Every line below that holds the string "manifold" should be copied out.

--- START Items ---

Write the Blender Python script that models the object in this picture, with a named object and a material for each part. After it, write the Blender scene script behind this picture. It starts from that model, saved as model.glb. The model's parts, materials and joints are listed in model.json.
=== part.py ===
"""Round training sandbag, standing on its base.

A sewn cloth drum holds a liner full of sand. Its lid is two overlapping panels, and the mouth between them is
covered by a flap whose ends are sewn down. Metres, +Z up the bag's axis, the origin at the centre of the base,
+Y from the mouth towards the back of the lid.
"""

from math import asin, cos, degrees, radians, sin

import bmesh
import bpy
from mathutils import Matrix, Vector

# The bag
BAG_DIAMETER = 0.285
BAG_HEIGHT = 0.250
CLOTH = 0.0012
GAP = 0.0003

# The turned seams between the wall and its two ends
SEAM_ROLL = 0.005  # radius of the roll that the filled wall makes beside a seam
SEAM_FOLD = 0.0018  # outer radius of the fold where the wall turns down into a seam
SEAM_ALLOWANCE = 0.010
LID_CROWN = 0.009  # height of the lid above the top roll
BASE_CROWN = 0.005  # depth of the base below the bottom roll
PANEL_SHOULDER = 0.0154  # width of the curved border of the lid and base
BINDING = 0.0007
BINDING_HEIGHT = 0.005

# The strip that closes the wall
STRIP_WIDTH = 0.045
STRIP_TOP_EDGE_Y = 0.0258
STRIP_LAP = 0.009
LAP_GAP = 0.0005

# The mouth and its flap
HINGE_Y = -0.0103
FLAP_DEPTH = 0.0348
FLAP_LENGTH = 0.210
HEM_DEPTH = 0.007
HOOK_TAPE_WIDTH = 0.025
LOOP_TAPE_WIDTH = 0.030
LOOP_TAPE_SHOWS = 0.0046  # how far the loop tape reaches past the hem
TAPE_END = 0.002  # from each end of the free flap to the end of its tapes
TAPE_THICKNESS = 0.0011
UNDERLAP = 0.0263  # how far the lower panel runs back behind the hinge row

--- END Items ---
--- START Items ---

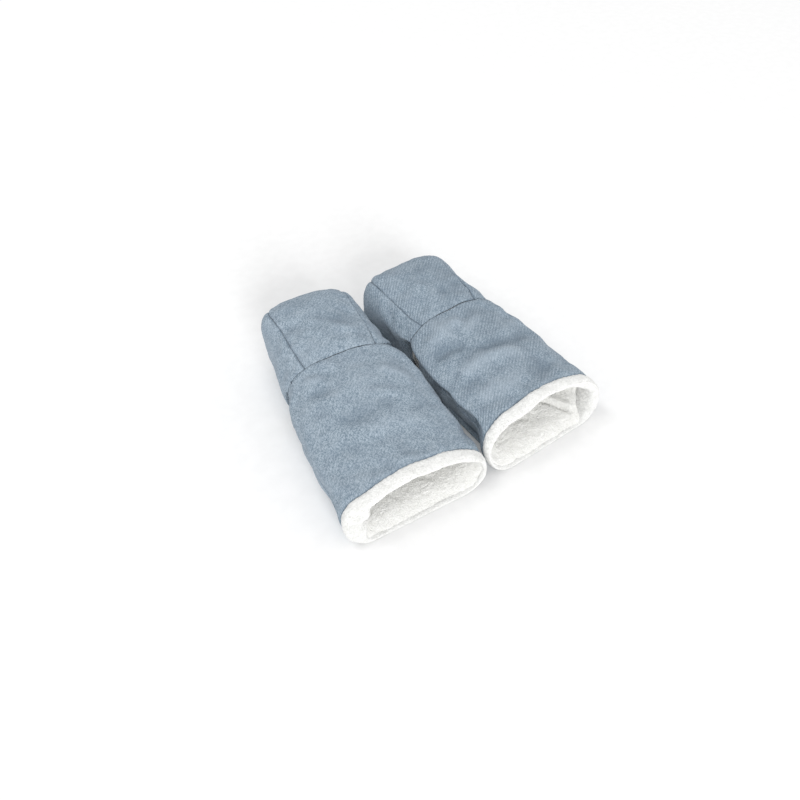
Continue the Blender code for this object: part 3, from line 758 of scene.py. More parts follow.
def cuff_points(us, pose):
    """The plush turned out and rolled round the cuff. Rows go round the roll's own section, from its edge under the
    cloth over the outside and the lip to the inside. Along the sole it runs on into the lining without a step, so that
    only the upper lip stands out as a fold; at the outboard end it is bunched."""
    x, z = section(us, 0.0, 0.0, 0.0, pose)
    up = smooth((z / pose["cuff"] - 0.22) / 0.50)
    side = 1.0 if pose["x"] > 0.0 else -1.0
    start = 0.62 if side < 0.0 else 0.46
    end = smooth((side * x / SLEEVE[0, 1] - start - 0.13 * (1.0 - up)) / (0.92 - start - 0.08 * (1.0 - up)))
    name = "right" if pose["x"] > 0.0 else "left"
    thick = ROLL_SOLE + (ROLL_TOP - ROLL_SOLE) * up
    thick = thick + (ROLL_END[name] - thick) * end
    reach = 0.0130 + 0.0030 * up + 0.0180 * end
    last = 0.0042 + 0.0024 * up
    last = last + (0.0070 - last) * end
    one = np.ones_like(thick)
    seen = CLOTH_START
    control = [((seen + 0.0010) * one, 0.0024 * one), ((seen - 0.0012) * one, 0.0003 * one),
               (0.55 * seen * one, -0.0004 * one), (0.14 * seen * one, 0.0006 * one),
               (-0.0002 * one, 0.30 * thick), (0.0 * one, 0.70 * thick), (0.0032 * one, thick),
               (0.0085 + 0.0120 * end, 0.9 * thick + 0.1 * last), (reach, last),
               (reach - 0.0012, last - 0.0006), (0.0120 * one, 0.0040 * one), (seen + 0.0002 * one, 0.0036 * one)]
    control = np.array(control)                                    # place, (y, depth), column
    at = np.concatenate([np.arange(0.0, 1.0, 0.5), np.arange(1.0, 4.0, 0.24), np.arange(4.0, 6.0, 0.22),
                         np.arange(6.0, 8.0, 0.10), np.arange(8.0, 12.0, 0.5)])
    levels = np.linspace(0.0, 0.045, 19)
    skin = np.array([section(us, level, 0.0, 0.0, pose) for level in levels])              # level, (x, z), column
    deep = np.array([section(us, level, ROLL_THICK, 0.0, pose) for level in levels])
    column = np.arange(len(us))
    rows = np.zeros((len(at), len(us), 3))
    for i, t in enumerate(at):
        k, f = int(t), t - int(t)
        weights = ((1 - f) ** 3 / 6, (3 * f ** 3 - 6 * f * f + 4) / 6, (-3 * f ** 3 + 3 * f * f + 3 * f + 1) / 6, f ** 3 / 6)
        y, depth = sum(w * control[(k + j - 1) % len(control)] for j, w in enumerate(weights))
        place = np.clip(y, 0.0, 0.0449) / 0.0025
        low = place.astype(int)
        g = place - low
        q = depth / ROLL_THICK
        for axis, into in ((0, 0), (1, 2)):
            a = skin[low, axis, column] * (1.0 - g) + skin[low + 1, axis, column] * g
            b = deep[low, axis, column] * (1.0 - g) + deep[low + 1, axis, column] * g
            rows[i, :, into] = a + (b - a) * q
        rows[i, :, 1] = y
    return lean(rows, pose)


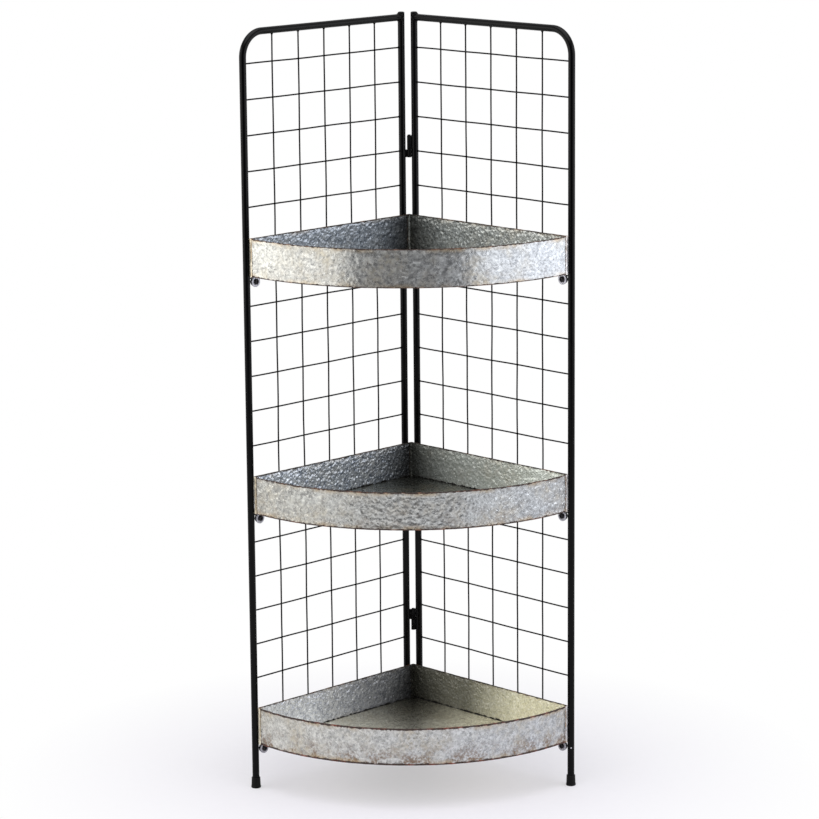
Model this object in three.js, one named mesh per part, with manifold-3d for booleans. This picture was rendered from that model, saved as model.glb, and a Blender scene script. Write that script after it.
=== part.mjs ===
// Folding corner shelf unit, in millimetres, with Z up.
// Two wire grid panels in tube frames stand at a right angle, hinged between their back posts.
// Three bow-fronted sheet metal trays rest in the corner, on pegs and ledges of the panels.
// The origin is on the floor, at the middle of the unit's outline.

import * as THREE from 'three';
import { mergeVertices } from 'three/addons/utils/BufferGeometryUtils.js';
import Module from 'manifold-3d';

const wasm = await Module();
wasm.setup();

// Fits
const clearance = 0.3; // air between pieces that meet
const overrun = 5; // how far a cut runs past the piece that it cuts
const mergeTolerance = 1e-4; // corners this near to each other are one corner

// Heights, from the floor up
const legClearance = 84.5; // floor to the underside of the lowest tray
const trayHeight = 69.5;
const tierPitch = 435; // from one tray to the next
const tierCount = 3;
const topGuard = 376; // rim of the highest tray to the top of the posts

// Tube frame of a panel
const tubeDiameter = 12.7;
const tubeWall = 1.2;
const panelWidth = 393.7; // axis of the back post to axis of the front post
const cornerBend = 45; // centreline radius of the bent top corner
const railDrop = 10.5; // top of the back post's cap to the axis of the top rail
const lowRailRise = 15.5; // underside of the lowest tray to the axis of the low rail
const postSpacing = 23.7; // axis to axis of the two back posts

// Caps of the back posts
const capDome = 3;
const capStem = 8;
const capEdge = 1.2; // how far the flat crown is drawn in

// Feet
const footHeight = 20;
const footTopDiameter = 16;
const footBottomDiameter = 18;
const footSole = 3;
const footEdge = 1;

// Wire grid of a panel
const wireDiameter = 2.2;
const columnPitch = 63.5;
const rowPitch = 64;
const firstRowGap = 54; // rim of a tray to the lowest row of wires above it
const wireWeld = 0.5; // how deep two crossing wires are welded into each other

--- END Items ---

[Exercise output]
Model this object in three.js, one named mesh per part, with manifold-3d for booleans. This picture was rendered from that model, saved as model.glb, and a Blender scene script. Write that script after it.
import Module from 'manifold-3d';